Curiously, it is the BJP which faces a problem not dissimilar to that of the Congress. If the Nehru-Gandhi family acts as an adhesive in the Congress, it is the Rashtriya Swayamsevak Sangh that plays pope in the BJP. The BJP’s problems have multiplied on two counts. First, the RSS has lost its moral authority and social influence, thanks to its unwillingness to face contemporary realities. Secondly, success in electoral politics has triggered a breakdown of ideological certitudes and added to the charms of aggregative politics. The RSS has tried to hold things together by issuing whimsical three-line whips on organizational and political matters. Diktat has replaced informed choice, and this enforced regimentation has, in turn, stymied the party’s renewal.
After Atal Bihari Vajpayee and L.K. Advani, the party’s presidents have lacked the depth to pursue creative politics. Since the defeat in 2004, the BJP has more or less shed all pretence of inner-party debate, not least because the RSS minders and their chosen nominees have lacked the calibre and self-assurance to handle challenges. After the May 16 defeat, there is a strong possibility that a beleaguered RSS may insist on eschewing all debate altogether and settling for greater control. If that happens, the future of the BJP may be bleak.

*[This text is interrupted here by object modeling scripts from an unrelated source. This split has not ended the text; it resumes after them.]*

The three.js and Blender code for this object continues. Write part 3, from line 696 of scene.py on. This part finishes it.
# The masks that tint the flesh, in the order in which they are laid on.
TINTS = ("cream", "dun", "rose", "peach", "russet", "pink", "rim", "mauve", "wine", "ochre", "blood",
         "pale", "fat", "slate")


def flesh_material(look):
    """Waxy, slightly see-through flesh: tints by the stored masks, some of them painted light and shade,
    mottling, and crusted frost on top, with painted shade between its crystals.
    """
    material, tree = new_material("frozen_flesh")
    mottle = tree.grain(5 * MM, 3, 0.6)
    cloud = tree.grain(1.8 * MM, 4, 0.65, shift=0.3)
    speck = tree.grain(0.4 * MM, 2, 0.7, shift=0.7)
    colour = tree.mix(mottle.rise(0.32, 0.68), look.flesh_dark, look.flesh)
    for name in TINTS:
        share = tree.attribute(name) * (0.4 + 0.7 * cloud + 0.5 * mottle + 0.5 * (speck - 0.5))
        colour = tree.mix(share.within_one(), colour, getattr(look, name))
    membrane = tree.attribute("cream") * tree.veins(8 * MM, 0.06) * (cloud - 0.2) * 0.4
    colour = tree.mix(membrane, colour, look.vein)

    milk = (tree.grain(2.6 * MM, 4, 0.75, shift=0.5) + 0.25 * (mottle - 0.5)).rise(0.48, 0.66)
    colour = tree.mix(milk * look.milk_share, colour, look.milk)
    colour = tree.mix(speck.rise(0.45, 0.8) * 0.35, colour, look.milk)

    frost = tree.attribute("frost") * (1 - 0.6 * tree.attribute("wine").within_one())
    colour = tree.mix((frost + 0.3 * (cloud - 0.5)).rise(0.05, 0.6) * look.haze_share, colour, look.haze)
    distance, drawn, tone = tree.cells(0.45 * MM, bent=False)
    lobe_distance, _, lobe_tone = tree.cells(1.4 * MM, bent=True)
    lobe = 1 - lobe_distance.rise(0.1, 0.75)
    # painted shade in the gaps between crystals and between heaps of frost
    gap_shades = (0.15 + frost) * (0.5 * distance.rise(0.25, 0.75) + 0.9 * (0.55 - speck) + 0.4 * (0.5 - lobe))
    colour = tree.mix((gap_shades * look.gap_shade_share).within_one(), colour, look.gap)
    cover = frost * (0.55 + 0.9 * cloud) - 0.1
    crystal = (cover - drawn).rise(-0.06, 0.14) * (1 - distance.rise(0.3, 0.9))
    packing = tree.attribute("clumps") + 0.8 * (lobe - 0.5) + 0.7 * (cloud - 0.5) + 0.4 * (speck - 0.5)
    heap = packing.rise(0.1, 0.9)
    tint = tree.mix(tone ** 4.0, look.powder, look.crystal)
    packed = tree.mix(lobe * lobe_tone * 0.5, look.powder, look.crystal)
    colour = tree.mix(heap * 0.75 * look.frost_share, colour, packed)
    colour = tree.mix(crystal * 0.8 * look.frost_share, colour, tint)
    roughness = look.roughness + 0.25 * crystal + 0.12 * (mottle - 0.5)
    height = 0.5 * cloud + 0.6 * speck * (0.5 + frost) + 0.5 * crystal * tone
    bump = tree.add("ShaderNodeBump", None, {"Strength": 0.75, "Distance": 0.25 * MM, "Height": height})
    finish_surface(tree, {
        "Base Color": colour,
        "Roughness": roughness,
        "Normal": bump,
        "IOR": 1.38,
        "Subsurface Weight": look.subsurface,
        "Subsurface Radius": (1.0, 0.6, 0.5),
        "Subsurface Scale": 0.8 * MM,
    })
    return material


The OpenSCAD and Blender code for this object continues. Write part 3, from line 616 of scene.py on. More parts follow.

Restoring the credibility of politics and the political class is a national challenge. As democracy evolves and strikes deep roots, more and more people would want a say in how parties behave and who they project. The Primary was once an American quirk, but it has now become crucial to the British system as well. In India, people are offered choices on election day, but have no say in determining the shortlist. No wonder stories of the sale of party tickets abound. To strengthen the quality of democracy and the efficacy of political parties, a system of constant interaction involving the top and the bottom is imperative. David Cameron’s reinvention of the British Conservative Party suggests a possible way. It is time the political culture incorporated the argumentative Indian.